## BEGIN
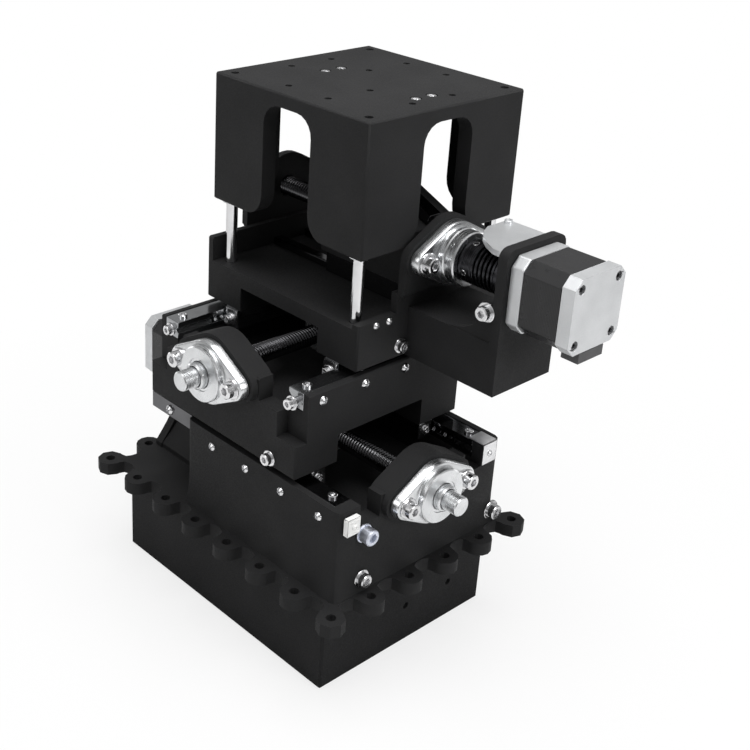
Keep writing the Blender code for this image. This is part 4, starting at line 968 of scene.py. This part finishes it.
def middle_slider_ends(bm):
    for y in (-SLIDER_OFFSET, SLIDER_OFFSET):
        for way in (1, -1):
            x = CENTRE_X + way * SLIDER_HALF
            thin_plate(bm, (x, y - PLATE_HALF, 0.1090),
                       (x + way * PLATE_THICK, y + PLATE_HALF, 0.1205))
            place = facing((x + way * 0.001, y, 0.1140), (way, 0.0, 0.0))
            socket_screw(bm, place, 0.0027, 0.0020, 0.0013, 0.0012)


def upper_slider_ends(bm):
    for x in (CENTRE_X - SLIDER_OFFSET, CENTRE_X + SLIDER_OFFSET):
        for way in (-1, 1):
            y = CENTRE_Y + way * SLIDER_HALF
            thin_plate(bm, (x - PLATE_HALF, y, 0.1620),
                       (x + PLATE_HALF, y + way * PLATE_THICK, 0.1735))
            place = facing((x - 0.0005, y + way * 0.001, 0.1665), (0.0, way, 0.0))
            bolt_with_washer(bm, place, 0.85)


def rail_end_plate(bm):
    """A bent plate on the left rail's end: one leg on top, one down the wall."""
    thick, low_y, high_y = 0.0007, 0.0503, 0.0620
    outside, top = END_FACE + 0.0004, 0.1197
    thin_plate(bm, (0.0855, low_y, top - thick), (outside, high_y, top))
    thin_plate(bm, (outside - thick, low_y, 0.1060), (outside, high_y, top))
    small_screw(bm, (outside, 0.0560, 0.1125), PLUS_X, 0.7)


for name, build, finish, body in (
        ("middle_slider_ends", middle_slider_ends, bolt_steel, "middle_stage"),
        ("upper_slider_ends", upper_slider_ends, bolt_steel, "upper_stage"),
        ("rail_end_plate", rail_end_plate, plate_steel, "base")):
    new_piece(name, build, finish, body)
print("guide plates made")

# %% [markdown]
# ## End switch
# The white block on the corner is the end switch: its case has a screw and two fine
# ribs. Below it a short thick screw with a blue-white coating can be set against the
# moving body. The helpers that made the guides' plates and screws make these as well.

# %% Switch details
def switch_face(bm):
    face = 0.1009
    small_screw(bm, (face, -0.0580, 0.1105), PLUS_X, 0.7)
    for z in (0.1068, 0.1142):
        thin_plate(bm, (face - 0.0001, -0.0615, z - 0.0003),
                   (face + 0.0004, -0.0545, z + 0.0003))


def stop_below_switch(bm):
    place = facing((END_FACE - 0.0002, -0.0464, 0.1000), PLUS_X)
    washer(bm, place, 0.0020, 0.0056, 0.0009)
    socket_screw(bm, place @ Matrix.Translation((0.0, 0.0, 0.0008)), 0.0048, 0.0066,
                 0.0024, 0.0026)


new_piece("switch_face", switch_face, switch_plastic, "base")
new_piece("stop_below_switch", stop_below_switch, tinted_steel, "base")
print("switch details made")

# %% [markdown]
# ## Table screws
# Four bright cap screws sit sunk in the table's top, two by two. The solid has their
# pockets already, so each head is only set 3 mm below the top. The top's height is
# taken from the model's box, and not written down a second time.

# %% Table screws
def table_screws(bm):
    seat = model_box[1][2] - 0.003
    for x in (-0.030, 0.0425):
        for y in (-0.0064, 0.0064):
            place = facing((CENTRE_X + x, CENTRE_Y + y, seat), UP)
            socket_screw(bm, place, 0.0030, 0.0028, 0.00135, 0.0016)


new_piece("table_top_screws", table_screws, bolt_steel, "table_unit")
print("table screws made")

# %% [markdown]
# ## Motor screws
# A motor has four long screws in the corner pockets of its end cap, and four short
# ones that hold it to the bracket from inside. The three motors are alike, so each set
# is placed in the stage's own axes by one function.

# %% Motor screws
MOTOR_END = 0.1714
MOTOR_SCREW_OFFSET = 0.0155


def motor_screws(bm, axes, seat, corners, way, *head):
    """Screws in some corners of the motor's square, at a seat along its axis."""
    direction = axes.to_3x3() @ Vector((way, 0.0, 0.0))
    for a, b in corners:
        corner = Vector((seat, a * MOTOR_SCREW_OFFSET, b * MOTOR_SCREW_OFFSET))
        socket_screw(bm, facing(axes @ corner, direction), *head, 18)


def cap_screws(bm, axes):
    motor_screws(bm, axes, MOTOR_END - 0.0024, CORNERS, 1.0, 0.0022, 0.0016, 0.0011,
                 0.0009)


def bracket_screws(bm, stage):
    """Where a guard's posts cover the bracket, the two upper screws sit on them."""
    for b in (-1, 1):
        on_post = b > 0 and stage != "lower"
        seat = POST_FACE if on_post else BRACKET_FACE
        motor_screws(bm, STAGE_AXES[stage], seat, [(-1, b), (1, b)], -1.0, 0.0027, 0.0026,
                     0.00125, 0.0014)


for stage in STAGES:
    # The cap screws' dark finish is painted shade of the pockets they sit in
    new_piece(stage + "_cap_screws", lambda bm: cap_screws(bm, STAGE_AXES[stage]),
              pocket_shade_steel, FIXED_BODY[stage])
    new_piece(stage + "_bracket_screws", lambda bm: bracket_screws(bm, stage), bolt_steel,
              FIXED_BODY[stage])
print("motor screws made")

# %% [markdown]
# ## Floor
# The photograph's ground is plain white. A white floor alone would look grey, so to the
# camera it glows: near the machine for the most part, so that a soft shadow stays, and
# fully from 0.42 m outwards.

# %% Floor
def pale_floor():
    """A wide plane just below the machine, white but for the machine's shadow."""
    bm = bmesh.new()
    half, height = 3.0, -0.0002
    corners = [bm.verts.new((x, y, height)) for x, y in
               ((-half, -half), (half, -half), (half, half), (-half, half))]
    bm.faces.new(corners)
    mesh = bpy.data.meshes.new("floor")
    bm.to_mesh(mesh)
    bm.free()
    floor = bpy.data.objects.new("floor", mesh)
    scene.collection.objects.link(floor)
    material = bpy.data.materials.new("pale_floor")
    material.use_nodes = True
    tree = material.node_tree
    tree.nodes.clear()
    output = tree.nodes.new("ShaderNodeOutputMaterial")
    matt = tree.nodes.new("ShaderNodeBsdfDiffuse")
    matt.inputs["Color"].default_value = (0.7, 0.7, 0.7, 1.0)
    glow = tree.nodes.new("ShaderNodeEmission")
    path = tree.nodes.new("ShaderNodeLightPath")
    spot = tree.nodes.new("ShaderNodeTexCoord")
    reach = tree.nodes.new("ShaderNodeVectorMath")
    reach.operation = "LENGTH"
    tree.links.new(spot.outputs["Object"], reach.inputs[0])
    fade = ramp_between(tree, reach.outputs["Value"], 0.78, 1.0, 0.12, 0.42)
    share = tree.nodes.new("ShaderNodeMath")
    share.operation = "MULTIPLY"
    tree.links.new(path.outputs["Is Camera Ray"], share.inputs[0])
    tree.links.new(fade, share.inputs[1])
    mix = tree.nodes.new("ShaderNodeMixShader")
    tree.links.new(share.outputs["Value"], mix.inputs["Fac"])
    tree.links.new(matt.outputs["BSDF"], mix.inputs[1])
    tree.links.new(glow.outputs["Emission"], mix.inputs[2])
    tree.links.new(mix.outputs["Shader"], output.inputs["Surface"])
    mesh.materials.append(material)


pale_floor()
print("floor made")

# %% [markdown]
# ## World
# The machine is black, so the picture lives from what its edges and metals reflect: a
# bright, even room that is darker below. A picture of a studio could light it too, but
# a ramp of greys needs no file. The camera sees plain white instead of it.

# %% World
world = bpy.data.worlds.new("studio")
scene.world = world
world.use_nodes = True
tree = world.node_tree
tree.nodes.clear()
output = tree.nodes.new("ShaderNodeOutputWorld")
room = tree.nodes.new("ShaderNodeBackground")
white = tree.nodes.new("ShaderNodeBackground")
room.inputs["Strength"].default_value = 0.52
white.inputs["Color"].default_value = (1.0, 1.0, 1.0, 1.0)
direction = tree.nodes.new("ShaderNodeTexCoord")
split = tree.nodes.new("ShaderNodeSeparateXYZ")
tree.links.new(direction.outputs["Generated"], split.inputs["Vector"])
heights = tree.nodes.new("ShaderNodeValToRGB")
heights.color_ramp.elements[0].color = (0.35, 0.35, 0.35, 1.0)
heights.color_ramp.elements[1].position = 0.7
heights.color_ramp.elements[1].color = (1.0, 1.0, 1.0, 1.0)
tree.links.new(split.outputs["Z"], heights.inputs["Fac"])
tree.links.new(heights.outputs["Color"], room.inputs["Color"])
path = tree.nodes.new("ShaderNodeLightPath")
mix = tree.nodes.new("ShaderNodeMixShader")
tree.links.new(path.outputs["Is Camera Ray"], mix.inputs["Fac"])
tree.links.new(room.outputs["Background"], mix.inputs[1])
tree.links.new(white.outputs["Background"], mix.inputs[2])
tree.links.new(mix.outputs["Shader"], output.inputs["Surface"])
print("world made:", world.name)

# %% [markdown]
# ## Lamps
# The photograph's light is soft and comes mostly from above and from the right. A
# small lamp would draw hard shadows, so each is a wide square. The left lamp fills the
# other side, and two weak low ones behind keep the dark flanks apart from each other
# when the machine is seen from there.

# %% Lamps
def soft_lamp(name, location, power, size):
    """A square lamp that looks at the machine's middle."""
    data = bpy.data.lights.new(name, "AREA")
    data.shape = "SQUARE"
    data.size = size
    data.energy = power
    lamp = bpy.data.objects.new(name, data)
    lamp.location = location
    aim = Vector((0.0, 0.0, 0.15)) - Vector(location)
    lamp.rotation_euler = aim.to_track_quat("-Z", "Y").to_euler()
    scene.collection.objects.link(lamp)


soft_lamp("top_lamp", (0.1, 0.0, 1.3), 15.0, 0.9)
soft_lamp("left_lamp", (-0.3, -1.2, 0.8), 3.2, 0.7)
soft_lamp("right_lamp", (1.3, 0.2, 0.7), 7.0, 0.6)
soft_lamp("back_lamp", (-1.4, 0.1, 0.3), 2.2, 0.6)
soft_lamp("far_lamp", (-0.1, 1.5, 0.3), 2.2, 0.6)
## END
Only the lines from the opening of the material through the line with "# moving body." should be echoed, exactly as written.

## Answer to this task
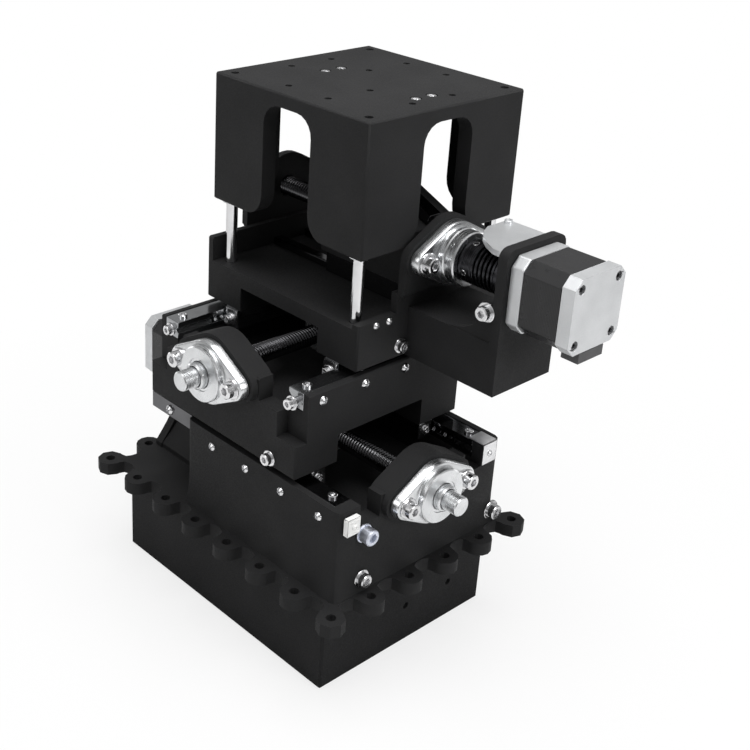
Keep writing the Blender code for this image. This is part 4, starting at line 968 of scene.py. This part finishes it.
def middle_slider_ends(bm):
    for y in (-SLIDER_OFFSET, SLIDER_OFFSET):
        for way in (1, -1):
            x = CENTRE_X + way * SLIDER_HALF
            thin_plate(bm, (x, y - PLATE_HALF, 0.1090),
                       (x + way * PLATE_THICK, y + PLATE_HALF, 0.1205))
            place = facing((x + way * 0.001, y, 0.1140), (way, 0.0, 0.0))
            socket_screw(bm, place, 0.0027, 0.0020, 0.0013, 0.0012)


def upper_slider_ends(bm):
    for x in (CENTRE_X - SLIDER_OFFSET, CENTRE_X + SLIDER_OFFSET):
        for way in (-1, 1):
            y = CENTRE_Y + way * SLIDER_HALF
            thin_plate(bm, (x - PLATE_HALF, y, 0.1620),
                       (x + PLATE_HALF, y + way * PLATE_THICK, 0.1735))
            place = facing((x - 0.0005, y + way * 0.001, 0.1665), (0.0, way, 0.0))
            bolt_with_washer(bm, place, 0.85)


def rail_end_plate(bm):
    """A bent plate on the left rail's end: one leg on top, one down the wall."""
    thick, low_y, high_y = 0.0007, 0.0503, 0.0620
    outside, top = END_FACE + 0.0004, 0.1197
    thin_plate(bm, (0.0855, low_y, top - thick), (outside, high_y, top))
    thin_plate(bm, (outside - thick, low_y, 0.1060), (outside, high_y, top))
    small_screw(bm, (outside, 0.0560, 0.1125), PLUS_X, 0.7)


for name, build, finish, body in (
        ("middle_slider_ends", middle_slider_ends, bolt_steel, "middle_stage"),
        ("upper_slider_ends", upper_slider_ends, bolt_steel, "upper_stage"),
        ("rail_end_plate", rail_end_plate, plate_steel, "base")):
    new_piece(name, build, finish, body)
print("guide plates made")

# %% [markdown]
# ## End switch
# The white block on the corner is the end switch: its case has a screw and two fine
# ribs. Below it a short thick screw with a blue-white coating can be set against the
# moving body. The helpers that made the guides' plates and screws make these as well.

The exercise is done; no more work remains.